TRANSLATOR’S INTRODUCTION

On March 15, 2013, Radio Svoboda (Radio Liberty) broadcast a recording of selections from a series of interviews with Mikhail Bakhtin conducted in 1973 by philologist and dissident Victor Duvakin (Komardenkov 1972, 18).1 At this key moment in the Soviet era, Professor Duvakin, who had been dismissed from his position at Moscow State University, decided to create a phono-history of the epoch (Timofeev-Resovsky 1995, 384). Among the three hundred people whom Duvakin interviewed was Mikhail Bakhtin (Bocharova and Radzishevsky1996, 123), the seventy-eight-year-old retired professor of literature who was known familiarly by many as “chudak.”2 Bakhtin had continued to write about Dostoevsky, the theory of the novel, and “the great time” (большого времени) of the historicity of meaning. After a number of weeks spent with Bakhtin (see Bakhtin 2002, 12), Duvakin left us an enormous archive of “Bakhtin in his own voice”—eighteen hours’ worth of conversations with the philosopher, of which the broadcast portions are translated here.

In these interviews Bakhtin discusses literature and poets, and talks very personally as if he is lecturing at the university to his students. He mentions some of the most important figures of [End Page 592] the literary movement in Russia at the beginning of the twentieth century—figures like Fyodor Sologub, Valery Bryusov, Maxim Gorky Vladimir Mayakovsky Velimir Khebnikov, and Alexander Blok.

The interview has never been translated into English and, consequently has been inaccessible to English-speaking audiences interested in the life and works of Mikhail Bakhtin. This annotated translation attempts to fill the gap and to bring Bakhtin to the Western audience in “his own voice” (Gratchev and Gyulamiryan 2014, 2). Brief notes are included to identify important Russian literary figures and historical events in order to help Western readers contextualize Bakhtin’s observations.3

BAKHTIN ON FYODOR SOLOGUB4

“I would say that of all poets who were decadents and symbolists, including those like [Valery] Bryusov5 and Viatcheslav Ivanov,6 Sologub was the least decadent, and from him it was not possible to expect anything extravagant. He was a very respectable man; as a person, he was not a decadent at all.
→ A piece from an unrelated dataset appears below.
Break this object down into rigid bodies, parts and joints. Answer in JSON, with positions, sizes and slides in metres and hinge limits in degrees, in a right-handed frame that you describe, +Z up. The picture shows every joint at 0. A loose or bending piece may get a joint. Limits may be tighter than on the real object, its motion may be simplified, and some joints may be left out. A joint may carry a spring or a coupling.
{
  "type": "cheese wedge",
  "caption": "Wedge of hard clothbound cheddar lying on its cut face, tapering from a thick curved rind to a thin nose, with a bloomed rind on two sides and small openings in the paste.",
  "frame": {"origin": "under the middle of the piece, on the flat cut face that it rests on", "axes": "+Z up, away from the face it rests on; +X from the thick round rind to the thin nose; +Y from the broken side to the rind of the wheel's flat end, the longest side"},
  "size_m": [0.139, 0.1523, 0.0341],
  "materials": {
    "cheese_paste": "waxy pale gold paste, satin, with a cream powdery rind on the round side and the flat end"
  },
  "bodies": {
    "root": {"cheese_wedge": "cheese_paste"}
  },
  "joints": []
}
He was a teacher and the supervisor of a very big school; in the ballroom of that school he often held literary evenings and invited all his friends.
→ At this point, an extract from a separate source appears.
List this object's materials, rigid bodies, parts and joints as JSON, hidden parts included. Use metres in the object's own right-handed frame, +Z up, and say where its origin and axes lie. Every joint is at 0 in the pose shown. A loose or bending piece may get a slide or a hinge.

His poetry was real poetry, it was pure poetry! I, as a theorist and historian, I do not accept this term—decadence—altogether. This term was not important for major poets but more so for other little “poetikov,”7 for whom the very word “decadence” was understood as a fashionable pose, enigmatic and interesting to others. Some of them, like [Alexander] Dovrolubov,8 would wear black gloves all the time. He wore these gloves even while sitting in the living room. But the great poet would never become a decadent of this sort, and this term cannot be attached to them. For me this term smells of this fashionable pose, these black gloves. . . .”
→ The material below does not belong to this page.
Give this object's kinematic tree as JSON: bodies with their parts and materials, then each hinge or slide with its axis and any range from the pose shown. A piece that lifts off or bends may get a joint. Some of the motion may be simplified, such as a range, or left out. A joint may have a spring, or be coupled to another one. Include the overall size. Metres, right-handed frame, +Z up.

Then Bakhtin recited emotionally the verse of Innokenty Annensky,9 a verse that he seemed to be enjoying thoroughly:

“I am an apostate of the Roman era.As long as my house is quiet and free from massacre,In a slow style I write a golden verseIn which dies the purple color of the last sunset.”(Я—бледный римлянин эпохи Апостата.Покуда портик мой от гула бойни тих,Я стилем золотым слагаю акростих,Где умирает блеск пурпурного заката.)10 [End Page 593]

Bakhtin continues:

“This is a real representative of decadence, if you will, but it has nothing to do with Dobrolubov or with Sologub. One of our composers once said: ‘Do you know any happy music? I do not know any happy music.’ And there is no such thing as happy poetry, and there should not be. If there is no element of death in it, if there is no element of the end, or some presentiment of death, then it is not poetry, it is a stupid rapture, an ecstasy. . . .

For instance, Blok. . . . He knew very well what life is about:

‘And I look, and hostility measure,Hating, cursing, and loving:For the torment, for the death—I...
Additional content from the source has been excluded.